At night we took a tram up Victoria peak and saw the whole city which really was beautiful. We were on Hong Kong Island at that point, which is the business center of it all, and the building there are all lit up and each has a different geometric shape. And they all seem to fit together perfectly. I've gotten to like the cityscape very very much lately. (But nothing, of course, compares to Boston.)

And now I'm in Thailand. There are more Israelis here than there are Thais and of course at this point I probably speak better Thai than Hebrew, so that's an unfortunate irony. Went to Chabad and gave him all the donations that some of you gave me; Rabbi Kantor sends his thanks. We are staying at a very fancy hotel across the street from Chabad, the Viengtai, at a roaring $22 a night each. We're splurging cuz we just got here and it'll be shabbos.

Speaking of which, it is almost time to welcome in the Sabbath queen and I am sitting in this cafe, very dirty and barefoot. (haha, and loving every moment of it!)

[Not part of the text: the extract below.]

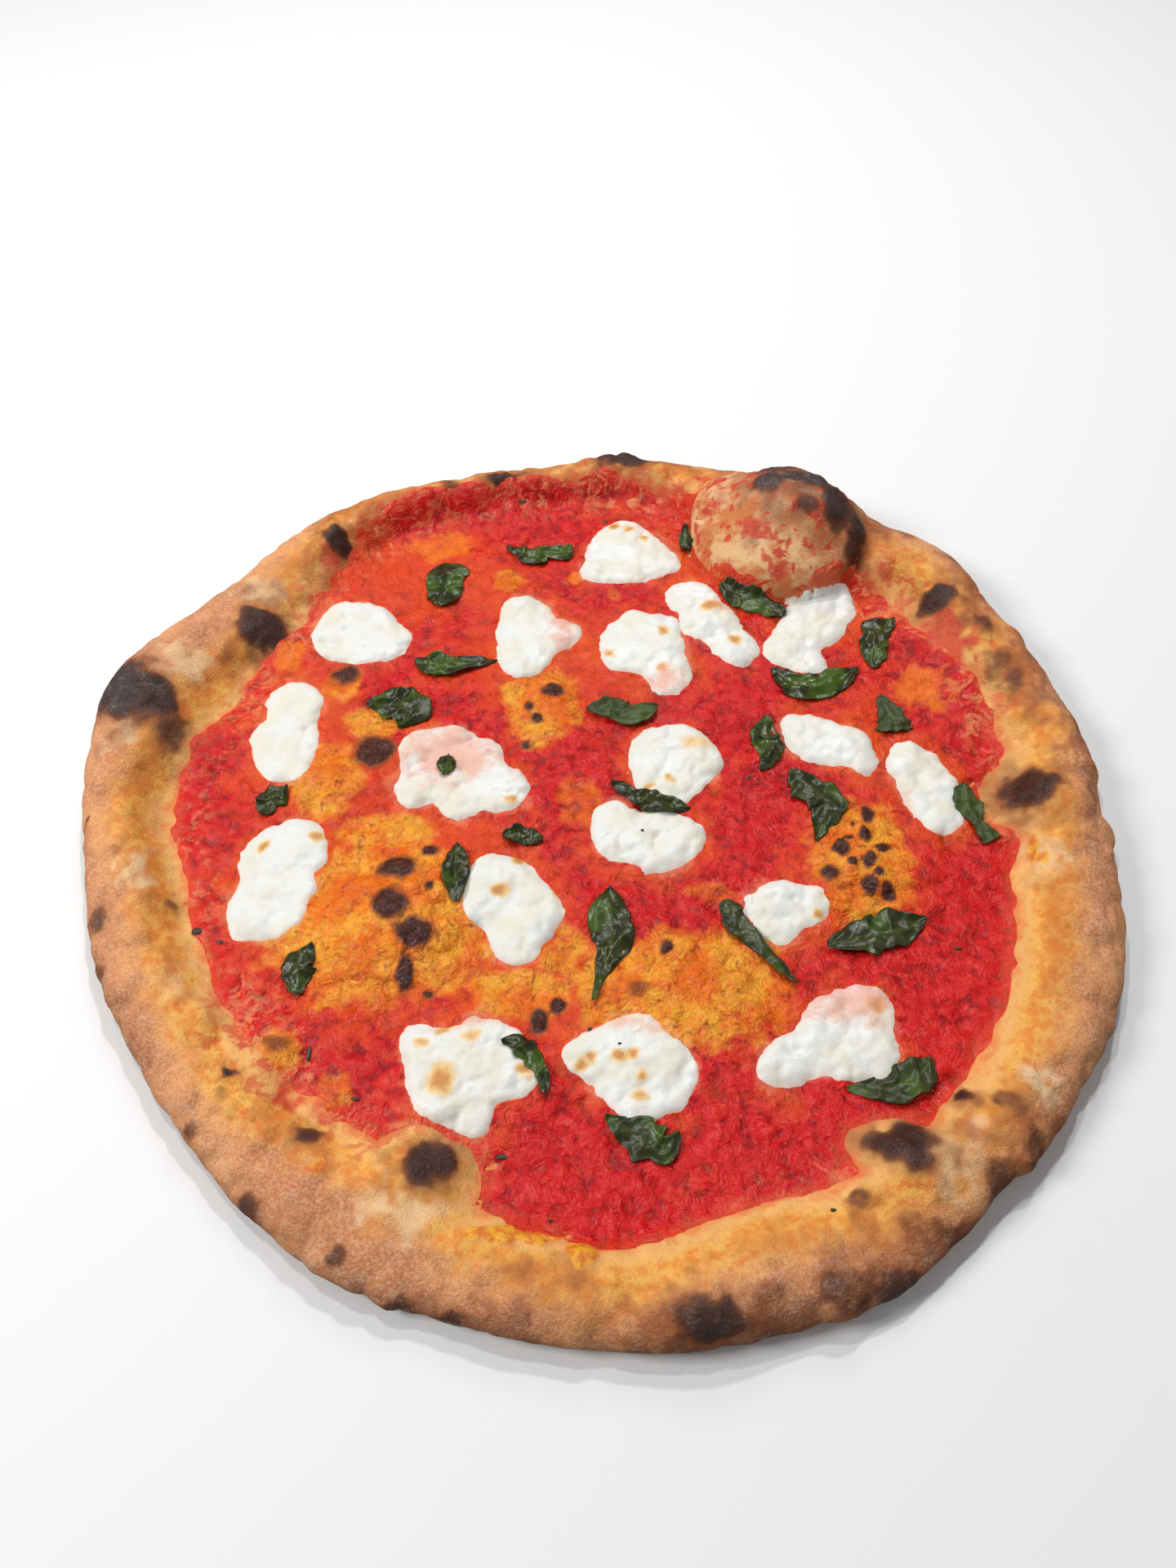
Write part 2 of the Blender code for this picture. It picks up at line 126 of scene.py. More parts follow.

Keep your emails coming...I'll respond when I can!

B'shalom!

Sarah

Wednesday, January 05, 2005

The San Francisco Treat

It's Sarah's first email from her incredible journey! Aren't you excited?

Today I biked about 4000 miles from downtown San Fran to quaint Sausilito. There I was, zooming across the Golden Gate Bridge, wind in my helmet, singing the theme song from Full House, thinking about Party of Five, and all the other wonderful things I know about this beautiful city.

I love the world already! We saw the entire city, met really nice people, ate sourdough bread, and had Ghiradelli hot chocolate from the famous Ghir. square. We went to Haight-Ashbury and saw the burnt out hippies and walked along the sketchy Mission area. We saw Alcatraz from afar, fisherman's wharf from anear. But seriously, we biked all day (2 hours!) and i'm exhausted. I'm still in America but kinda feel like I'm on another planet. I have no cell phone, no clothing, no cosmetics, no anything! (Did I mention that the airline forgot my bag?)

Tonight we depart for Hong Kong, and if SF seems like another planet, HK will seem like an alternate universe. I'm looking forward to it.